Hospitals have appealed to federal and state lawmakers to find someplace else to cut, and even hospitals that don't have the critical access designation are rallying to save hospitals such as Lourdes and PMH.
Congressman Doc Hastings, R-Wash., said he would work to preserve access to health care for rural citizens.
"As a member of the Rural Healthcare Caucus in the House of Representatives, I have been a longtime advocate to see that rural areas have adequate access to quality health care," Hastings said. "I understand the importance and value of Critical Access Hospitals, as there are over 15 in the area that I represent in Congress. In the coming weeks, there will be many more proposed cuts evaluated and debated to reduce our debt, and I will continue my work to make sure that rural areas receive the quality care they need."
Rand Wortman, CEO of Kadlec Health System, said his Richland-based network views retaining funding for critical access hospitals as one of the most crucial issues in the coming legislative session.
"I personally believe if the state eliminates this, it will cause a very major crisis that nobody really understands," Wortman said. "I am confident a significant number of those hospitals would close beds and become outpatient hospitals."
And that would mean more patients showing up on the doorsteps of Kadlec and KGH, he said.

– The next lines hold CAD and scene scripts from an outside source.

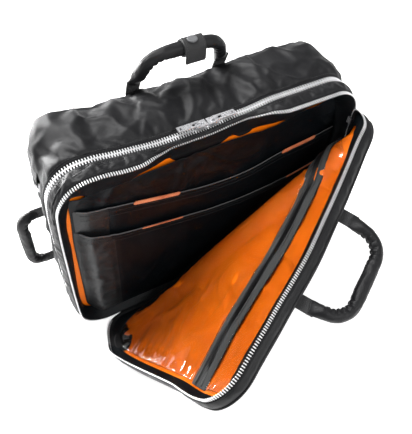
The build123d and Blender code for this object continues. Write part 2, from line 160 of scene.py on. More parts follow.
def soften(points):
    """Moves points of the firm box to where the soft bag has them: full sides, slack top rim."""
    x, y, z = points[:, 0].copy(), points[:, 1].copy(), points[:, 2].copy()
    height = 1 - np.abs((z - 150 * MM) / (158 * MM)) ** 4
    height = np.clip(height, 0.0, 1.0)
    front = smooth((14 * MM - y) / (40 * MM))
    left = smooth((-x - 120 * MM) / (90 * MM))
    right = smooth((x - 120 * MM) / (90 * MM)) * smooth((238 * MM - z) / (50 * MM))
    near_top = smooth((z - 225 * MM) / (60 * MM))
    slack = bump(x, -56 * MM, 42 * MM, 56 * MM) * near_top
    pulled = np.clip((-36 * MM - y) / (25 * MM), 0.0, 1.0)
    rear = smooth((y + 50 * MM) / (20 * MM))
    above_ring = smooth((z - 262 * MM) / (20 * MM))
    beside_zip = smooth((-2 * MM - y) / (20 * MM)) * smooth((z - 70 * MM) / (120 * MM))
    shoulder = smooth((x - 120 * MM) / (80 * MM)) * np.maximum(above_ring, beside_zip) * rear
    high_right = smooth((x - 120 * MM) / (80 * MM)) * smooth((z - 190 * MM) / (50 * MM)) * (1 - rear)
    x += (
        ((-8.0 - 3.0 * rear) * left + 3.5 * right) * MM * height * front
        + (9.0 * shoulder + 4.0 * high_right) * MM
    )
    y += 21.0 * MM * slack * pulled
    trough = np.sin(np.pi * np.clip((-32 * MM - y) / (20 * MM), 0.0, 1.0))
    corners = bump(x, 92 * MM, 170 * MM, 50 * MM) + bump(x, -190 * MM, -160 * MM, 40 * MM)
    zip_sag = bump(x, -70 * MM, -15 * MM, 60 * MM) * bump(y, -42 * MM, -24 * MM, 26 * MM)
    back_rise = smooth((y - 5 * MM) / (40 * MM))
    z += (-4.5 * slack * trough + (5.0 * corners - 5.0 * zip_sag + 3.5 * back_rise) * near_top) * MM
    return np.stack([x, y, z], 1)


COVER_TOP = [
    (-206, -6), (-168, -5), (-120, -1), (-90, 1), (-60, 4), (-30, 6), (30, 4), (70, 2), (110, -1),
    (160, -5), (206, -4)
]


def soften_cover(points):
    """The same for the closed front panel, whose free corner is fuller and whose top isn't slack."""
    x, y, z = points[:, 0].copy(), points[:, 1].copy(), points[:, 2].copy()
    height = np.clip(1 - np.abs((z - 165 * MM) / (168 * MM)) ** 4, 0.0, 1.0)
    left = smooth((-x - 120 * MM) / (90 * MM))
    right = smooth((x - 120 * MM) / (90 * MM)) * smooth((238 * MM - z) / (50 * MM))
    near_top = smooth((z - 225 * MM) / (60 * MM))
    x += (-(12.0 + 5.0 * smooth((z - 190 * MM) / (60 * MM))) * left + 3.5 * right) * MM * height
    z += through(x, COVER_TOP) * near_top
    return np.stack([x, y, z], 1)


def ring_points(s, y, inset, shape=soften):
    """Points of the softened bag at arc lengths s, depths y and insets from the outline."""
    x, z, nx, nz = ring(s)
    y = np.broadcast_to(y, x.shape)
    return shape(np.stack([x - nx * inset, y, z - nz * inset], 1))


def cover_points(s, depth, inset):
    """Folded-out places of the front panel's rim, by distance outwards from the zip and inset."""
    return fold_open(ring_points(s, FRONT_ZIP_Y - depth, inset, soften_cover))


def face_net(columns, rows, inset):
    """A net of quads over the bag's outline: x, z, and each point's distance from the edge."""
    half_x, half_z, radius = HALF_WIDTH - inset, HEIGHT / 2 - inset, CORNER - inset
    a, b = np.meshgrid(np.linspace(-1, 1, columns), np.linspace(-1, 1, rows), indexing="ij")
    x, z = np.abs(a) * half_x, np.abs(b) * half_z
    p = np.clip((x - half_x + radius) / radius, 0, None)
    q = np.clip((z - half_z + radius) / radius, 0, None)
    corner = (p > 0) & (q > 0)
    round_p, round_q = p * np.sqrt(1 - q * q / 2), q * np.sqrt(1 - p * p / 2)
    edge = np.minimum(half_x - x, half_z - z)
    edge = np.where(corner, radius * (1 - np.hypot(round_p, round_q)), edge)
    x = np.where(corner, half_x - radius + radius * round_p, x)
    z = np.where(corner, half_z - radius + radius * round_q, z)
    x, z = x * np.sign(a), z * np.sign(b) + HEIGHT / 2
    return x.ravel(), z.ravel(), np.maximum(edge.ravel(), 0.0)


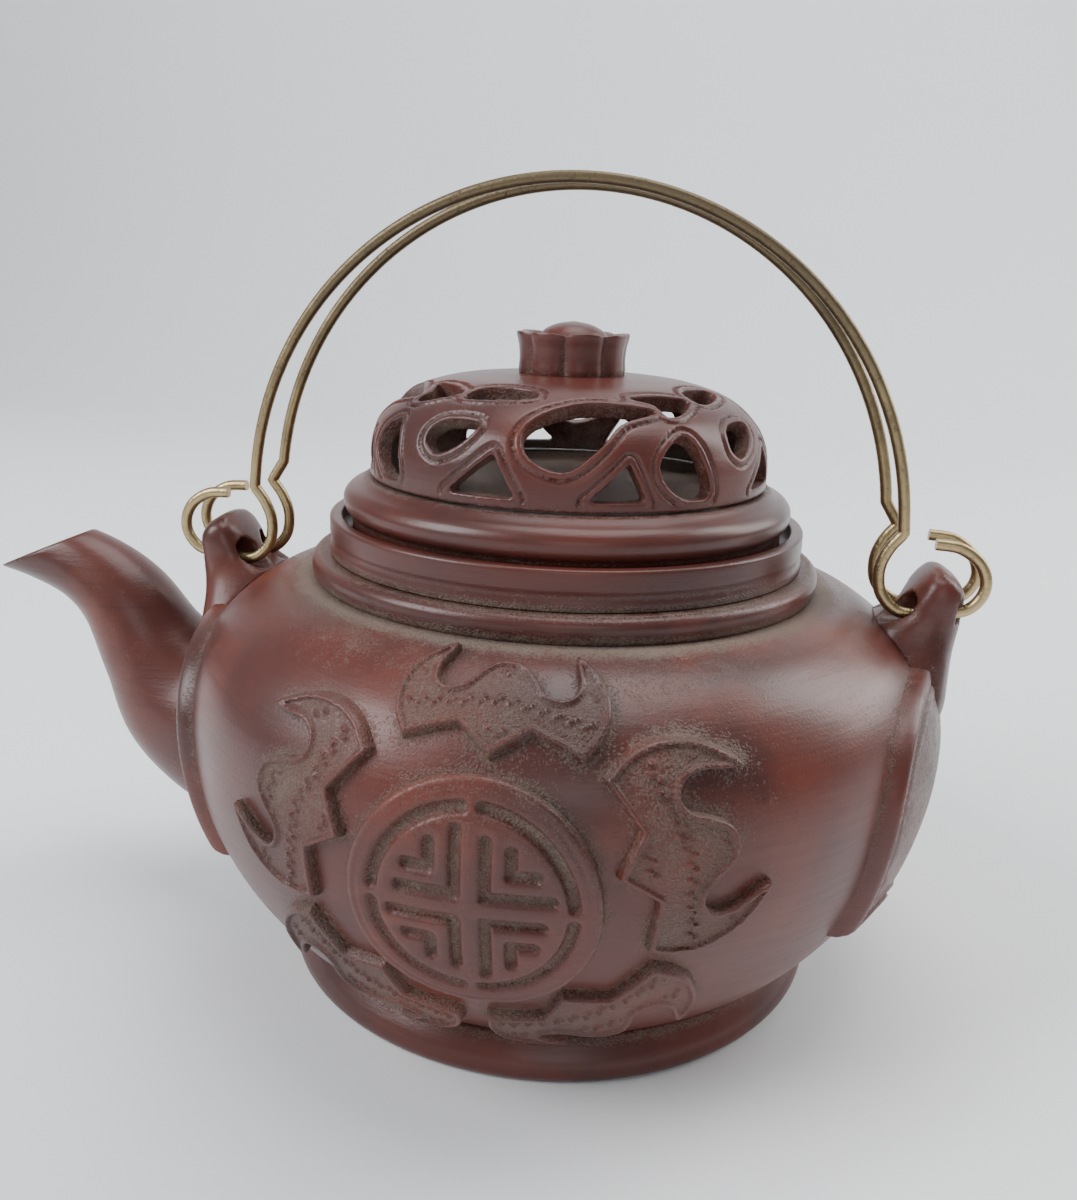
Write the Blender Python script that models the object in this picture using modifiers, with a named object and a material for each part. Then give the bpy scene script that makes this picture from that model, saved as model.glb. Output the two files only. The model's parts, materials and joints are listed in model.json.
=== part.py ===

"We don't have the capacity," Wortman said. "I think Lourdes needs the support of this entire community. Certainly Kadlec, KGH and our legislators need to carry the message to the Legislature and the governor that Lourdes is a vital part of health care in this community, and they cannot function as they need to without funding."
KGH CEO Glen Marshall also expressed support for Lourdes.
"Obviously, I understand we are faced with a budget deficit, and as such everyone will be impacted," Marshall said. "I would hope that our elected leaders work on solutions that are fair and equitable to all and work hard to protect the safety net for our most vulnerable citizens. Substantial cuts to critical access facilities would harm that safety net. Lourdes provides a critical service to our community, and we need to support them in preserving that service. We do not have adequate mental health services in this state or region, and further cuts would make it even worse."
Senate Minority Leader Mike Hewitt, R-Walla Walla, whose district includes Pasco, said he plans to take Lourdes' message to the Legislature when it meets in special session Nov. 28.
"We're not going to let those critical access hospitals go," Hewitt said.